DSÖ, bu olaya çok sıcak bakmadı. Denilenlere göre, aşı olan kişilerin serbest dolaşım hakkına sahip olması gerekliliği, bazı kısıtlamalardan muaf tutulsun gibi yaklaşımlar tartışıldı ancak şu an bizim ülkemizin gündeminde değil. Karar koyucular bu konuda muhtemelen ilerleyen süreçte doğru kararlar alacaktır. Örneğin Suudi Arabistan'da, umreye gelen kişilerden aşı pasaportu veya bağışıklık sertifikası gibi belgelerin isteneceği konuşuluyordu.
Bazı ülkeler bu tarz uygulamaya gidebilir. Şu an bu durum dünyanın birinci gündeminde değil çünkü şu an itibariyle çok düşük bir yüzdesinde aşılama yapıldı. Aşılama takvimi ilerlerse ve aşılanan kişi sayısı artarsa böyle uygulamalar olabilir. Ülkemizde aşı pasaportu veya bağışıklık sertifikası gibi uygulamalar henüz yok ancak aşı olanların aşı kaydı HES koduna işleniyor.
Aşı olanların HES kodunda birinci aşının hangi tarihte yapıldığı ve ikinci aşının da ne zaman yapılacağı belirtiliyor. İlerleyen günlerde de HES kodu bu konuda oldukça işimize yarayacak. İyi düşünülmüş bir uygulama ve HES kodu salgınla mücadelede Sağlık Bakanlığı ve insanların elini güçlendirecek bir şekilde düzenlenmiştir."
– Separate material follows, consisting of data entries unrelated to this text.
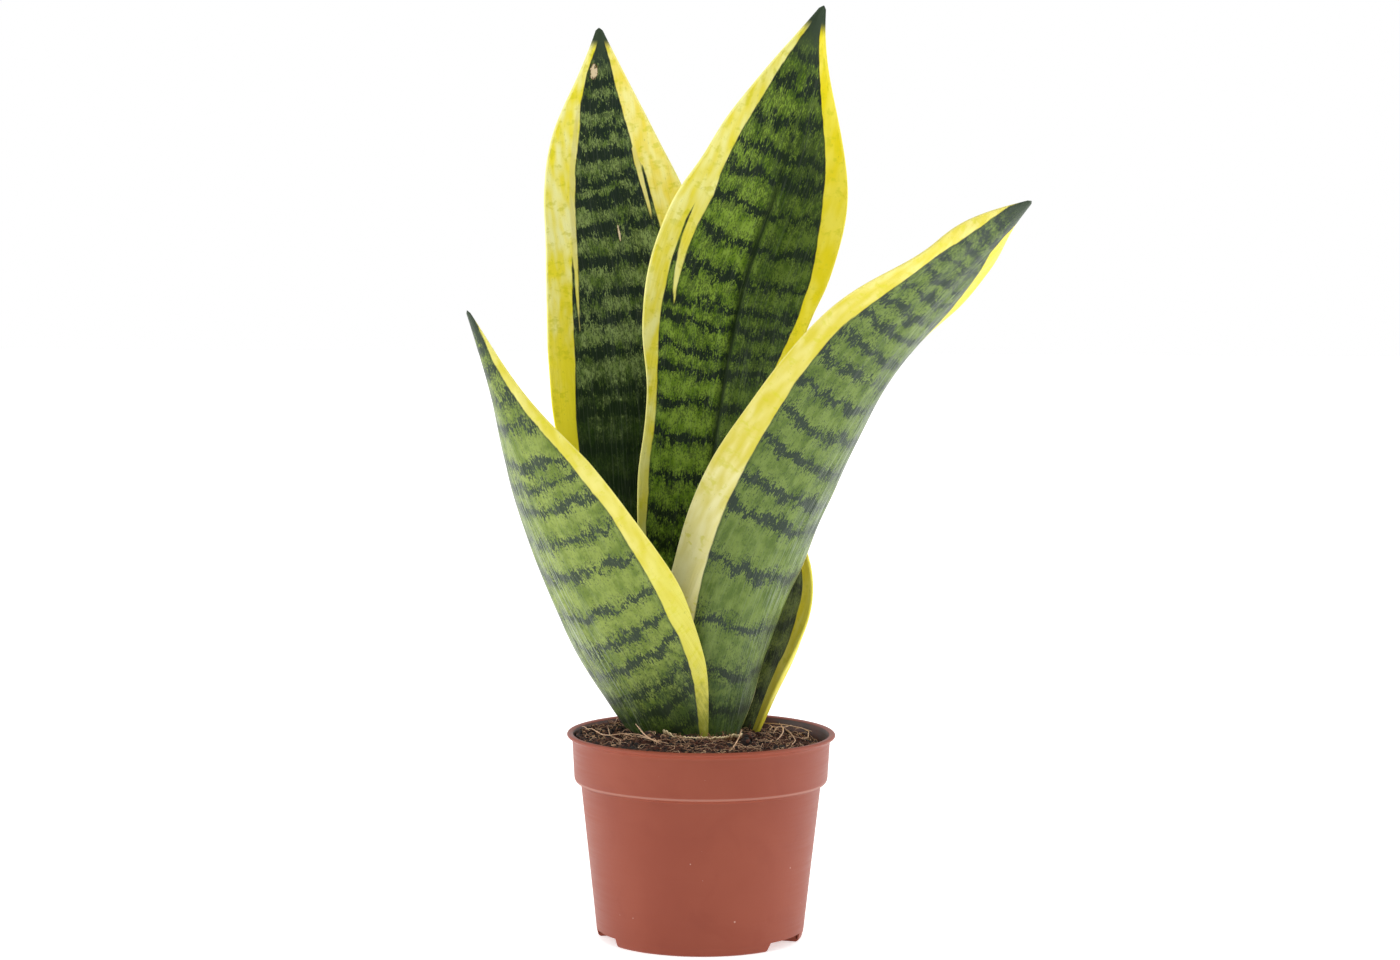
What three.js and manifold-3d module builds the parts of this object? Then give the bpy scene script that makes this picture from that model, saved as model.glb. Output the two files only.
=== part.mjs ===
// Snake plant with yellow-edged leaves in a terracotta-coloured nursery pot.
// Millimetres, +Z up, the pot stands on z = 0 with its axis on Z, the viewer's side is -Y.
import * as THREE from 'three';
import { mergeVertices } from 'three/addons/utils/BufferGeometryUtils.js';
import Module from 'manifold-3d';

const wasm = await Module();
wasm.setup();

// Pot: outer radii and the heights they sit at
const potHeight = 92;
const lipRadius = 60;
const lipDepth = 3;
const bandTopRadius = 57.6;
const bandBottomRadius = 56.6;
const bandBottomHeight = 73;
const bodyTopRadius = 53.6;
const bodyTopHeight = 69;
const bodyBottomRadius = 46.4;
const bodyBottomHeight = 3.5;
const footRadius = 45.6;
const wallThickness = 1.2;
const floorThickness = 1.4;
const roundSegments = 72;

// Three drainage channels run in from the wall between the three feet
const channelAngles = [-68.5, 57, 174.5];
const channelSpan = 30;
const channelHeight = 4;
const channelInnerRadius = 15;
const drainHoleRadius = 4;
const drainHoleDistance = 31;

// Soil
const soilClearance = 0.3;
const soilEdgeHeight = 88.2;
const soilMiddleHeight = 91.8;
const soilTilt = 2.2;
const soilRipple = 0.5;
const soilRings = 9;
const soilSpokes = 60;

// Crown of the rhizome, buried in the soil, with a socket for each leaf base
const crownCentre = [-1, 5, 69];
const crownHalfSize = [31, 26, 12];

// Dry papery sheath left at the front of the leaf bases
const sheathCentre = [-3, 1.5];
const sheathLowRadius = 24.6;
const sheathTopRadius = 27;
const sheathLowHeight = 83;
const sheathTopHeight = 94.5;
const sheathFrom = -117;
const sheathTo = -42;
const sheathThickness = 0.9;

// Leaves: thickness along the middle and at the yellow margins
const leafThickness = 2.8;
const marginThickness = 1.1;
const tipThickness = 1.3;
const pocketGrowth = 0.35;
const leafSteps = 30;
const leafColumns = 10;

// Each leaf is a channel swept along a curved midrib. Stations run from the base to the tip:
// x, y, z, half width along the curve, half opening angle of the channel, and the heading
// of its hollow side (0 towards -Y, 90 towards +X), angles in degrees.
const frontLeftLeaf = [
  [-12.5, -15, 80.5, 18.5, 64, 148],
  [-28, -19.5, 111.5, 35, 64, 147],
  [-47, -27, 143.5, 43.5, 64, 140],
  [-63.5, -37, 177, 41.5, 60, 134],
  [-77, -47, 211, 33, 57, 129],
  [-88.5, -56.5, 246.5, 14, 58, 121],
  [-100, -66, 281.5, 1, 60, 117],
];
const frontRightLeaf = [
  [-0.5, -11, 80, 16, 54, 193],
  [9.5, -14, 130, 30.5, 59, 198],
  [26.5, -18.5, 178, 37.5, 59, 207],
  [51, -24.5, 223, 38, 54, 221],
  [79, -31, 265.5, 35, 43, 232],
  [111.5, -39, 301.5, 27, 11, 241],
  [140, -44, 329, 1, 48, 238],
];
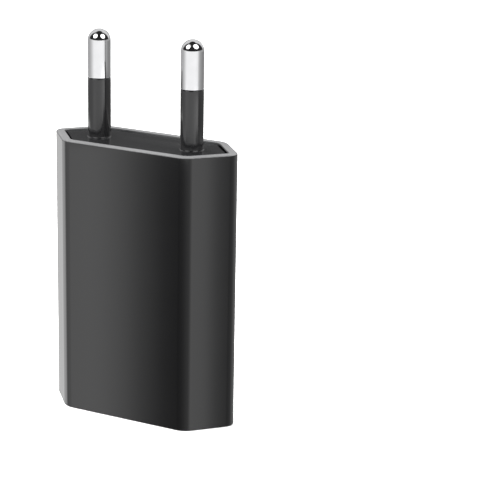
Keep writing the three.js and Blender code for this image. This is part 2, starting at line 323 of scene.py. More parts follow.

Bir hafta önce aşı olan Prof. Dr. Hakan Oğuztürk, "Aşının nadir görülen yan etkilerinin olduğu biliniyor. Aşı yapılan yerde kızarıklık, ağrı, şişlik, baş ağrısı, halsizlik olabileceği vurgulanıyor. Sevinerek söyleyebilirim ki aşı olduktan sonra nadir görülen yan etkiler dahil ben de hiçbir yan etki görülmedi. Aşı uygulamasının üzerinden bir hafta geçti bu sürede aşıya ait hiçbir yan etki yaşamadım. Şunu da belirtmek isterim ki, aşı yaptırdıktan sonra ciddi yan etkiyle acilimize başvuran bir hastamız da olmadı."dedi.